Integrating transit solutions into that reality is critical, and that's why this integration of dedicated bus lanes, bus corridors, transit, and highway pricing is a very powerful idea.

Elaborate on the array of new transportation policies and signals that the U.S. DOT would advance to wean the public from reliance on highways in urban areas.

The objective is not necessarily to get people off of highways. Highway travel can be a highly efficient form of travel. The objective is basically to send a signal to the users about what the true cost of that travel is-using an urban highway in rush hour is an extremely expensive thing to do. You will see significant continued use of highways after people know what the true cost of travel is, but it will be efficient, free-flow condition highways, which will reduce the environmental impacts of the stop-and-start traffic. We'll provide reliability to business users that does not exist today.

The other important point is that transit investments made in a vacuum have historically not recognized the dominance of highway travel or the flexibility of commuting trends. The fastest-growing commuting trend in the U.S. is not suburb-to-city center; it's suburb-to-suburb. The mobility model should adjust and adapt to changing commuting patterns.

There is a misconception that you just build a system and everyone works around it. The reality is that development patterns have been somewhat unpredictable.

We should be mode neutral. The federal government is going to be investing $50 billion a year in highways and transit systems, and we should be investing in the right projects. In some cities, they're going to be transit projects, and in other cities, they're going to be highway projects. But we should have objective criteria to make those investment decisions on a mode neutral basis. Too often, the approach is, "We need more of this project, we need more of that project." The truth is, we need the right projects in the right regions.

What are some of the objective criteria that Secretary Peters would want?
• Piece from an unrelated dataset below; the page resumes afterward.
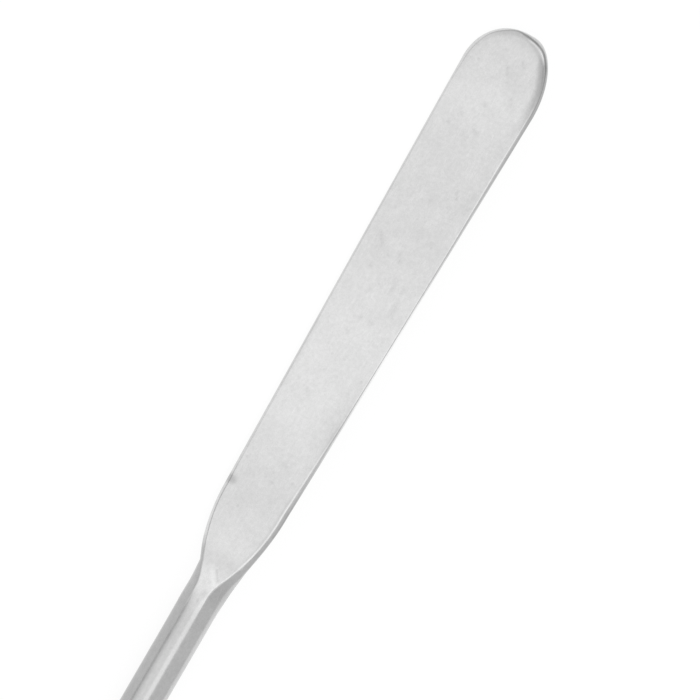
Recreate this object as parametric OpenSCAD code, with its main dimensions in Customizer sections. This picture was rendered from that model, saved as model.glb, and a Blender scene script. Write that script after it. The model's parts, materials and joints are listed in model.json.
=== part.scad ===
// Lab spatula: a round steel rod, forged flat at one end into a thin blade.
// It lies on a surface as it comes to rest, rolled over on to one edge of the blade.
// The blade points towards -X and the plain end of the rod towards +X.

/* [Rod] */
// Diameter of the round rod
rod_d = 4; // [3:0.1:6]
// Length of the round rod, from the end of the neck to the plain end
rod_len = 85; // [60:1:240]
// Radius on the edge of the rod's plain end
end_round = 1.2; // [0.3:0.1:1.4]

/* [Blade] */
// Length of the blade, from its tip to the start of the shoulders
blade_len = 52.6; // [30:0.2:90]
// Width that the straight edges run out to at the tip, before the tip is rounded
tip_w = 9.4; // [8:0.1:14]
// Width of the blade at the shoulders
root_w = 7.2; // [6.4:0.1:12]
// Thickness of the blade at the tip
tip_t = 0.75; // [0.5:0.05:1.2]
// Thickness of the blade at the shoulders
root_t = 1; // [0.6:0.05:1.6]
// Length of the rounded tip along the left edge
tip_len_left = 5.6; // [4:0.1:12]
// Length of the rounded tip along the right edge, which was ground a little longer
tip_len_right = 7.3; // [4:0.1:12]
// Width of the rounded border beside the flat along most of the blade
edge_w = 0.22; // [0.1:0.02:0.5]
// Width of the rounded border beside the flat at the shoulders
root_edge_w = 0.41; // [0.2:0.01:0.8]

/* [Neck] */
// Length of the neck, from the shoulders to the full round of the rod
neck_len = 12.4; // [8:0.2:24]
// Depth of the blade's face below the top of the rod at the shoulders
face_drop = 0.1; // [0.05:0.05:0.6]
// How far the blade's face falls from the shoulders to the tip
face_fall = 0.8; // [0:0.05:1.2]
// How far the sides of the neck bulge below the middle of the rod
neck_sag = 0.45; // [0:0.05:0.6]

/* [Dent] */
// Distance of the dent from the tip, as a share of the blade's length
dent_at = 0.99; // [0.1:0.01:1]
// Distance from the left edge of the blade to the middle of the dent
dent_in = 0.55; // [0.4:0.05:2]
// Radius of what made the dent
dent_r = 0.9; // [0.5:0.1:2]
// Depth of the dent
dent_depth = 0.12; // [0.05:0.01:0.2]

/* [Hidden] */

rod_r = rod_d / 2;
overall_len = blade_len + neck_len + rod_len;
tip_len = max(tip_len_left, tip_len_right);
root_face = rod_r - face_drop;
tip_face = root_face - face_fall;

// Where the loft ends inside the rod, and how much smaller it is there than the rod
SEAT_LEN = 1;
SEAT_SCALE = 0.995;
// The flat runs out in a tongue over this share of the neck
TONGUE = 0.96;
// The underside ramps up to the blade between these shares of the neck
RAMP = [0.2, 1];
// The widest line of the sides climbs to the blade between these shares of the neck
CLIMB = [0.36, 0.7];
// Powers of the curve that draws the width in from the shoulders to the rod
DRAW_IN = [2.6, 4.2];
// Power of the curve that narrows the tongue towards its point
NARROW = 2.3;
// Segments in a quarter of a section, and steps along the tip, the blade and the neck
QUARTER = 8;
TIP_STEPS = 20;
BLADE_STEPS = 14;
NECK_STEPS = 26;
// The flat is never narrower than this share of the whole width
LEAST_FLAT = 0.02;

function mix(a, b, t) = a + (b - a) * t;
function ease(t) = let (c = min(1, max(0, t))) c * c * (3 - 2 * c);

// Everything below is a function of s, the distance from the tip.
function neck_share(s) = min(1, max(0, (s - blade_len) / neck_len));

// 0 at the tip, 1 where its rounding ends
function tip_round(s, reach) = sqrt(1 - pow(1 - min(1, max(0, s / reach)), 2));

function straight_edge(s) = mix(tip_w, root_w, min(1, s / blade_len)) / 2;

function half_width(s, reach) =
    s < blade_len
        ? straight_edge(s) * tip_round(s, reach)
        : mix(rod_r, root_w / 2, pow(1 - pow(neck_share(s), DRAW_IN[0]), DRAW_IN[1]));

function border(s) = mix(edge_w, root_edge_w, pow(min(1, s / blade_len), 8));

// Half width of the flat, as a share of the section's half width
function flat_share(s, reach) =
    let (b = border(s),
         blade_flat = straight_edge(s) * tip_round(s - b, reach - b) - b,
         neck_flat = (1 - root_edge_w / (root_w / 2))
             * sqrt(1 - pow(min(1, neck_share(s) / TONGUE), NARROW)))
    max(LEAST_FLAT, s < blade_len ? blade_flat / half_width(s, reach) : neck_flat);

// 0 at the tip's nose, 1 where the nose has its full thickness
function nose(s) =
    let (b = border(s))
    s < b ? tip_round(s, 3 * b) / tip_round(b, 3 * b) : 1;

function thickness(s) = mix(tip_t, root_t, min(1, s / blade_len));

function face_height(s) =
    s < blade_len
        ? mix(tip_face, root_face, s / blade_len)
        : rod_r - face_drop * (1 - pow(neck_share(s), 8));

function blade_middle(s) = face_height(s) - thickness(s) / 2;

function top_z(s) = mix(blade_middle(s), face_height(s), nose(s));

function ramp(s) = ease((RAMP[1] - neck_share(s)) / (RAMP[1] - RAMP[0]));

function bottom_z(s) =
    let (blade_bottom = blade_middle(s) - nose(s) * thickness(s) / 2)
    mix(-rod_r, blade_bottom, ramp(s));

function widest_z(s) =
    let (climb = ease((CLIMB[1] - neck_share(s)) / (CLIMB[1] - CLIMB[0])),
         sag = neck_sag * ease((1 - neck_share(s)) / (1 - CLIMB[1])))
    mix(-sag, blade_middle(s), climb);

// One side of a section, from the edge of the flat on top to that of the flat below:
// two quarters of an ellipse, cut off where they meet the flats.
function side_points(s, reach, side) =
    let (w = half_width(s, reach),
         flat = flat_share(s, reach),
         cut = asin(flat),
         cut_below = asin(mix(LEAST_FLAT, flat, ease(2.5 * ramp(s)))),
         mid = widest_z(s),
         up = (top_z(s) - mid) / cos(cut),
         down = (mid - bottom_z(s)) / cos(cut_below))
    concat(
        [for (i = [0 : QUARTER])
            let (turn = mix(cut, 90, i / QUARTER))
            [side * w * sin(turn), mid + up * cos(turn)]],
        [for (i = [1 : QUARTER])
            let (turn = mix(90, cut_below, i / QUARTER))
            [side * w * sin(turn), mid - down * cos(turn)]]);

function reversed(list) = [for (i = [len(list) - 1 : -1 : 0]) list[i]];

function section(s) = concat(
    side_points(s, tip_len_right, 1),
    reversed(side_points(s, tip_len_left, -1)));

neck_end = blade_len + neck_len;
stations = concat(
    [for (i = [1 : TIP_STEPS]) tip_len * (1 - cos(90 * i / TIP_STEPS))],
    [for (i = [1 : BLADE_STEPS]) mix(tip_len, blade_len, i / BLADE_STEPS)],
    [for (i = [1 : NECK_STEPS - 1]) mix(blade_len, neck_end, i / NECK_STEPS)]);

// The loft's points, level: x along the rod, y to the right of the blade, z out of its face
level_rings = concat(
    [for (s = stations) [for (p = section(s)) [s, p.x, p.y]]],
    [for (s = [neck_end, neck_end + SEAT_LEN])
        [for (p = section(s)) [s, SEAT_SCALE * p.x, SEAT_SCALE * p.y]]]);
level_points = [for (ring = level_rings) each ring];

// The roll at which the blade's edge comes down to the surface that the rod lies on
function lowest(roll) = min([for (p = level_points) p.y * sin(roll) + p.z * cos(roll)]);
function find_roll(low, high, tries) =
    let (middle = (low + high) / 2)
    tries == 0
        ? middle
        : lowest(middle) < -rod_r - 0.0001
            ? find_roll(low, middle, tries - 1)
            : find_roll(middle, high, tries - 1);
rest_roll = find_roll(0, 80, 20);

function across(p) = p.y * cos(rest_roll) - p.z * sin(rest_roll);
reaches_y = concat([-rod_r, rod_r], [for (p = level_points) across(p)]);
middle_y = (min(reaches_y) + max(reaches_y)) / 2;

module loft(rings) {
    n = len(rings[0]);
    last = len(rings) - 1;
    faces = concat(
        [[for (i = [n - 1 : -1 : 0]) i]],
        [for (k = [0 : last - 1], i = [0 : n - 1])
            let (j = (i + 1) % n)
            each [[k * n + i, (k + 1) * n + j, (k + 1) * n + i],
                  [k * n + i, k * n + j, (k + 1) * n + j]]],
        [[for (i = [0 : n - 1]) last * n + i]]);
    polyhedron([for (ring = rings) each ring], faces);
}

// The round rod, from the neck to its rounded plain end
module rod() {
    round_steps = 12;
    profile = concat(
        [[0, 0], [rod_r, 0]],
        [for (i = [0 : round_steps])
            let (turn = 90 * i / round_steps)
            [rod_r - end_round * (1 - cos(turn)), rod_len - end_round * (1 - sin(turn))]],
        [[0, rod_len]]);
    translate([neck_end, 0, 0])
        rotate([0, 90, 0])
            rotate_extrude($fn = 96)
                polygon(profile);
}

module dent() {
    s = dent_at * blade_len;
    translate([s, dent_in - straight_edge(s), face_height(s) + dent_r - dent_depth])
        sphere(r = dent_r, $fn = 48);
}

// One piece of steel: rod, neck and blade, laid down as it comes to rest
module spatula() {
    color("silver")
        translate([-overall_len / 2, -middle_y, rod_r])
            rotate([rest_roll, 0, 0])
                difference() {
                    union() {
                        rod();
                        loft(level_rings);
                    }
                    dent();
                }
}

spatula();
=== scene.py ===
import json
from math import asin, atan2, cos, degrees, hypot, pi, radians, sin, tan

import bmesh
import bpy
from mathutils import Matrix, Vector


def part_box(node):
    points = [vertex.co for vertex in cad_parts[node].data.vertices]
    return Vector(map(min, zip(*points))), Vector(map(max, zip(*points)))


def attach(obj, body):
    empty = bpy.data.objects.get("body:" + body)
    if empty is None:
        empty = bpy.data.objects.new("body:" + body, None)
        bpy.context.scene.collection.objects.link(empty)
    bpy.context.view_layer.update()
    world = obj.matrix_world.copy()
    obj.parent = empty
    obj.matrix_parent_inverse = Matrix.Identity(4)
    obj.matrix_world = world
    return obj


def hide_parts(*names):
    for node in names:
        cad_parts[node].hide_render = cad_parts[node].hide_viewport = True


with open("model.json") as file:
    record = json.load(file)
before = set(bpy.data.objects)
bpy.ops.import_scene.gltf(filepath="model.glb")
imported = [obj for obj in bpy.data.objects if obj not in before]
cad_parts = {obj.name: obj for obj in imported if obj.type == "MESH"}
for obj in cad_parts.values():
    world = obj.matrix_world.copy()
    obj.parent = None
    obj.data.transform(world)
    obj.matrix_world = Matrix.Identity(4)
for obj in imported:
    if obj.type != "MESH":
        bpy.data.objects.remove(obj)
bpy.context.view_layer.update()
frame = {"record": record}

bpy.ops.object.select_all(action="DESELECT")

# ---------------------------------------------------------------- The spatula
# One length of 4 mm round stainless rod, forged flat at one end and then tumbled.
# Its plain end is cut square and well rounded, and the other end is its narrow blade.
# Sizes are in millimetres, and places along the steel are counted from the tip.
MM = 0.001
BLADE_LEN = 52.6
NECK_LEN = 12.4
ROD_LEN = 85.0
NECK_END = BLADE_LEN + NECK_LEN
LENGTH = NECK_END + ROD_LEN

# The rod
ROD_R = 2.0
ROD_END_ROUND = 1.2
ROD_END_STEPS = 14
ROD_STEPS = 24
GATHER_LEN = 9.0

# Points round one ring: the face, two sides, and the underside. A side goes from the flat of
# the face over its crease and down its flank to the widest line, and back in underneath.
FACE_STEPS = 44
CREASE_STEPS = 5
FLANK_STEPS = 9
BACK_STEPS = 16
WIDEST_PLACE = CREASE_STEPS + FLANK_STEPS
SIDE_STEPS = 2 * WIDEST_PLACE
RING = FACE_STEPS + BACK_STEPS + 2 * SIDE_STEPS
LEFT, RIGHT = -1, 1


def mix(a, b, t):
    return a + (b - a) * t


def ease(t):
    t = min(1.0, max(0.0, t))
    return t * t * (3 - 2 * t)


def rise(value, start, full):
    """0 before start and 1 beyond full, with a smooth rise between. Either may be the larger."""
    return ease((value - start) / (full - start))


def along(s, *stations):
    """A value that changes smoothly from station to station, each a (place, value)."""
    before = stations[0]
    if s < before[0]:
        return before[1]
    for after in stations[1:]:
        if s < after[0]:
            return mix(before[1], after[1], rise(s, before[0], after[0]))
        before = after
    return before[1]


bpy.ops.mesh.primitive_circle_add(
    vertices=RING, radius=ROD_R * MM, fill_type="NGON", location=(0, 0, 0))
spatula = bpy.context.object
spatula.name = "spatula_steel"
spatula.data.name = "spatula_steel"
bpy.ops.object.mode_set(mode="EDIT")
bpy.ops.mesh.select_all(action="SELECT")
steel = bmesh.from_edit_mesh(spatula.data)
place = steel.verts.layers.int.new("place")
for vertex in steel.verts:
    vertex[place] = vertex.index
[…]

Performance data, the quality of infrastructure, the reliability of the conditions on that infrastructure, and the pace of technology. There are all kinds of benefits associated with these investments that you need to add up and weigh against competing investments, because we don't have unlimited resources. Every time we invest over $200 million in a bridge to nowhere, we're not investing $200 million in suburban Los Angeles facilities that could move hundreds of thousands of people.

We need to be able to objectively measure the benefits of those investments. We know the costs; those are easy to determine. But we need to agree on the benefits.
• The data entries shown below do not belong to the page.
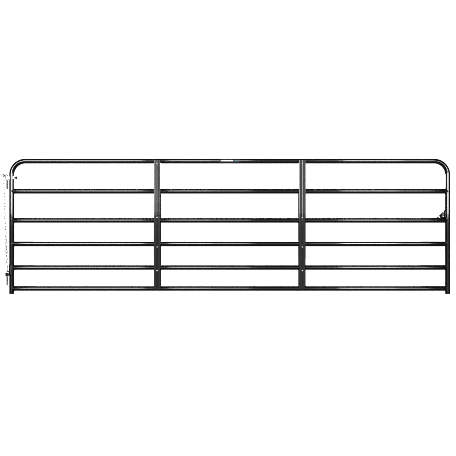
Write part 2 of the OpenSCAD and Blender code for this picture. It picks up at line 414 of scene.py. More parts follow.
class Route:
    """The middle line of a bent rod, tube or bead, as the placement of each ring round it."""

    def __init__(self, start: Matrix, radius: float) -> None:
        """Starts a route.

        Args:
            start: Placement of the first ring: the route runs along its Z and bends towards its X.
            radius: Radius of the rod.
        """
        self.places = [start]
        self.radii = [radius]

    def ahead(self, length: float, radius: float | None = None) -> "Route":
        """Runs straight on.

        Args:
            length: How far.
            radius: The radius at the end, or None where it stays the same.

        Returns:
            The route itself.
        """
        self.places.append(self.places[-1] @ Matrix.Translation((0, 0, length)))
        self.radii.append(self.radii[-1] if radius is None else radius)
        return self

    def bend(self, radius: float, angle: float, steps: int) -> "Route":
        """Bends towards the placement's X.

        Args:
            radius: Radius of the bend, to the middle of the rod.
            angle: How far it turns, in radians.
            steps: How many rings the bend has.

        Returns:
            The route itself.
        """
        centre = Matrix.Translation((radius, 0, 0))
        turn = centre @ Matrix.Rotation(angle / steps, 4, "Y") @ centre.inverted()
        for _ in range(steps):
            self.places.append(self.places[-1] @ turn)
            self.radii.append(self.radii[-1])
        return self

    def through(self, points: Sequence[Vector], radii: Sequence[float], closed: bool) -> "Route":
        """Replaces the route with one through given points, without twist.

        Args:
            points: The points, in order.
            radii: The radius at each point.
            closed: Whether the last point leads back to the first.

        Returns:
            The route itself.
        """
        count = len(points)
        heading = []
        for i in range(count):
            ahead = points[(i + 1) % count] if closed else points[min(i + 1, count - 1)]
            behind = points[i - 1] if closed else points[max(i - 1, 0)]
            heading.append((ahead - behind).normalized())
        turn = heading[0].to_track_quat("Z", "X")
        self.places = []
        for i, point in enumerate(points):
            if i:
                turn = heading[i - 1].rotation_difference(heading[i]) @ turn
            self.places.append(Matrix.Translation(point) @ turn.to_matrix().to_4x4())
        self.radii = list(radii)
        return self

    def rings(self) -> list[Matrix]:
        """The placement of a unit circle for each ring."""
        return [p @ Matrix.Diagonal((r, r, r, 1.0)) for p, r in zip(self.places, self.radii)]


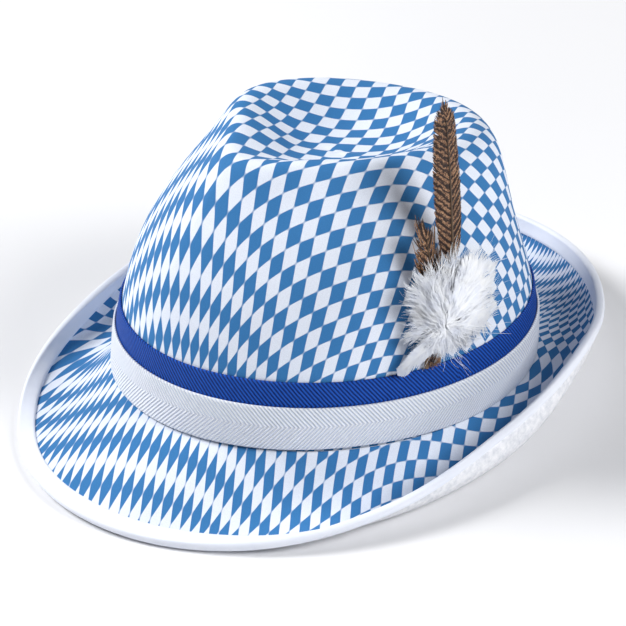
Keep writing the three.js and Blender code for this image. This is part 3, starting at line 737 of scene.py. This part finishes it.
def vane(path, length, front, back, start, barbs, slant, seed, split=0.25, width=0.75, curl=0.6, tipFray=0.0):
    # Barbs of a flat feather: each starts on the shaft and bends outwards and towards the tip;
    # neighbours stick together in tufts, and the tufts part a little at their ends. The last
    # barbs close in on the shaft and round off the tip.
    # uv is the barb's root along the shaft and its distance from it, in millimetres.
    local = np.random.default_rng(seed)
    grids, uvs = [], []
    q = np.linspace(0, 1, barb["steps"])[None]
    for side, profile in ((-1, front), (1, back)):
        spot = (np.arange(barbs) + local.random(barbs) * barb["jitter"]) / barbs
        root = (start + (barb["lastRoot"] - start) * spot)[:, None]
        fan = np.clip((1 - root) / barb["closing"], barb["closed"], 1)
        uneven = 1 + (barb["uneven"][0] + barb["uneven"][1] * split) * local.standard_normal((barbs, 1))
        reach = np.interp(root, *zip(*profile)) * uneven
        tuft = np.cumsum(local.random(barbs) < barb["tuftChance"])
        pull = (split * local.standard_normal(tuft.max() + 1)[tuft, None]
                + barb["looseness"] * split * local.standard_normal((barbs, 1)))
        fray = tipFray * root ** barb["frayPower"] * local.standard_normal((barbs, 1))
        ahead = reach * (slant * q + (pull + fray) * q ** 2)
        across = reach * fan * (1 - (1 - q) ** barb["bend"]) * side
        s = root + ahead / length
        tangent = unit(smoothPath(path, np.clip(s, 0, 1)) - smoothPath(path, np.clip(s - 0.02, 0, 0.98)))
        base = smoothPath(path, s) + tangent * np.clip(s - 1, 0, None)[..., None] * length
        lines = base + unit(np.cross(tangent, upwards)) * across[..., None]
        lift = barb["lift"] * local.standard_normal((barbs, 1)) * q
        lines[..., 2] += -curl * (across / barb["sagWidth"]) ** 2 + lift
        taper = width * (1 - barb["taper"] * q ** barb["taperPower"]) * np.ones((barbs, 1))
        grids.append(ribbonGrid(lines, taper, tiltedUp(local, barbs, barb["steps"], barb["tilt"])))
        uvs.append(np.stack([root * length + 0 * q, across], -1))
    return grids, uvs


# Bars repeat every `pitch` millimetres of the shaft; the blotches grow between two places on it.
bars = {"pitch": 3.5, "blotchPlaces": (50, 110), "blotch": (3.2, 8.0), "blotchSize": 380,
        "edge": (-0.6, 0.1), "streakSize": 1500, "pale": (srgb(92, 54, 37), srgb(184, 144, 108)),
        "deep": (srgb(22, 13, 11), srgb(56, 33, 25))}


def barredMaterial():
    # Pheasant brown: dark bars run along the barbs, so each pair makes a V, and turn blotchy
    # towards the tip; between them the barbs are streaked red brown and cream.
    material, uv, where = newMaterial("barredFeather", 0.55, 0.15, specular=0.35)
    root = dotUv(uv, 1, 0)
    blotch = mapped(root, *bars["blotchPlaces"], *bars["blotch"])
    spots = maths("SUBTRACT", noise(where, bars["blotchSize"], 2, 0.6), 0.5)
    wavy = maths("ADD", root, maths("MULTIPLY", spots, blotch))
    dark = mapped(ribs(wavy, bars["pitch"]), *bars["edge"])
    streak = mapped(noise(where, bars["streakSize"], 2), 0.35, 0.68)
    pale, deep = (mixColour(streak, *bars[key]) for key in ("pale", "deep"))
    return finished(material, mixColour(dark, pale, deep))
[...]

You have been participating in a series of exchanges with Congressman Earl Blumenauer (D-Oregon) on National Public Radio regarding ideas for rebuilding and renewing America through infrastructure investment policy. What is your position in these exchanges?
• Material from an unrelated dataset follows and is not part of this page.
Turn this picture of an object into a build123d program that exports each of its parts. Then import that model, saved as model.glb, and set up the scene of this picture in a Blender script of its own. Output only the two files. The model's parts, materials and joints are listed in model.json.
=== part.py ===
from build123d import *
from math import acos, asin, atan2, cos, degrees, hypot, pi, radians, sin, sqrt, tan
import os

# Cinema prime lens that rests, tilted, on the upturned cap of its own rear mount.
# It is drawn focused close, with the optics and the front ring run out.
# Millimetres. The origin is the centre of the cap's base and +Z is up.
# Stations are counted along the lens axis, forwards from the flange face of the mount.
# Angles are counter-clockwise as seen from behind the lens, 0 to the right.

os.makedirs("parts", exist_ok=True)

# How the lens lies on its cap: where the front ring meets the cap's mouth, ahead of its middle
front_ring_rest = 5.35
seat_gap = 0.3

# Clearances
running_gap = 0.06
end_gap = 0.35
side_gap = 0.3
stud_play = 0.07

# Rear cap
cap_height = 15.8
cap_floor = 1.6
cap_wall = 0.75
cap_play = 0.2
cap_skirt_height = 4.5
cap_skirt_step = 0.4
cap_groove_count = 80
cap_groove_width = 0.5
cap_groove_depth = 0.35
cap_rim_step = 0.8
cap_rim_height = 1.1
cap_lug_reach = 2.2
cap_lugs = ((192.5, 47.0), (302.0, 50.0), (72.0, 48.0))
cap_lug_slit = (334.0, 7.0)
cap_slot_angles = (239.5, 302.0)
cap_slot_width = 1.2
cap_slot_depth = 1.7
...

It's safe to say that there isn't widespread agreement in any circle as to the best way to proceed. Secretary Peters has said, first and foremost, that we need to define why the federal government is investing in the surface system in the first place. Unfortunately, the program has become "all things to all people," which really means that it's nothing to anyone. We need to focus federal investments, and one of the two main areas Secretary Peters is focused on is metropolitan areas where huge economic flows, congestion, and pollution issues take place.

But then we also need to look at the national system. We have an interstate system that carries a huge amount of interstate traffic. The federal government today has no role in driving interstate investments. Frankly, we'd like the federal government to recapture some of its ability to drive dollars to nationally significant projects. There was a 100-percent-earmarked program in the previous bill called "Projects of National and Regional Significance." While the earmarking was bad, the idea of a national program that pushes nationally significant projects, many of which would be in metro areas and some of which would be along major interstate corridors, should be the reform of the programmatic structure. Today, it's basically formula funds going out to the states with a lot of process questions asked, but no outcome orientation whatsoever. At the end of the day, the federal government is basically indifferent as to what kind of returns those investments are generating.

There isn't necessarily disagreement from Congress about that, but they obviously have the power of the purse, and they have very strong views about their ability and willingness to direct funds to the projects that benefit their constituencies.

Congressman Blumenauer and Speaker Pelosi have advanced plans for a third Centennial meeting of national and regional infrastructure leaders to chart a 21st Century plan for U.S. investment in renewing and rebuilding America. Is this aspiration something you and Secretary Peters support?

Absolutely. There is growing consensus that we need major reform, and that we have entered a new era. That is an important step that we've taken in terms of consensus. Obviously, there is not yet policy agreement. Unfortunately, we don't have substantive agreement on what would constitute infrastructure renewal (I'm not talking about Congressman Blumenauer). Some are still taking a one-size-fits-all approach: that we need to spend a lot of money on infrastructure without recognizing that the current underpinning of that spending policy will produce very minimal results.

What we want, first and foremost, is to base federal investments on objective criteria. If you don't use quantitative, objective criteria, the other approach would be political or qualitative criteria. We've seen how that works.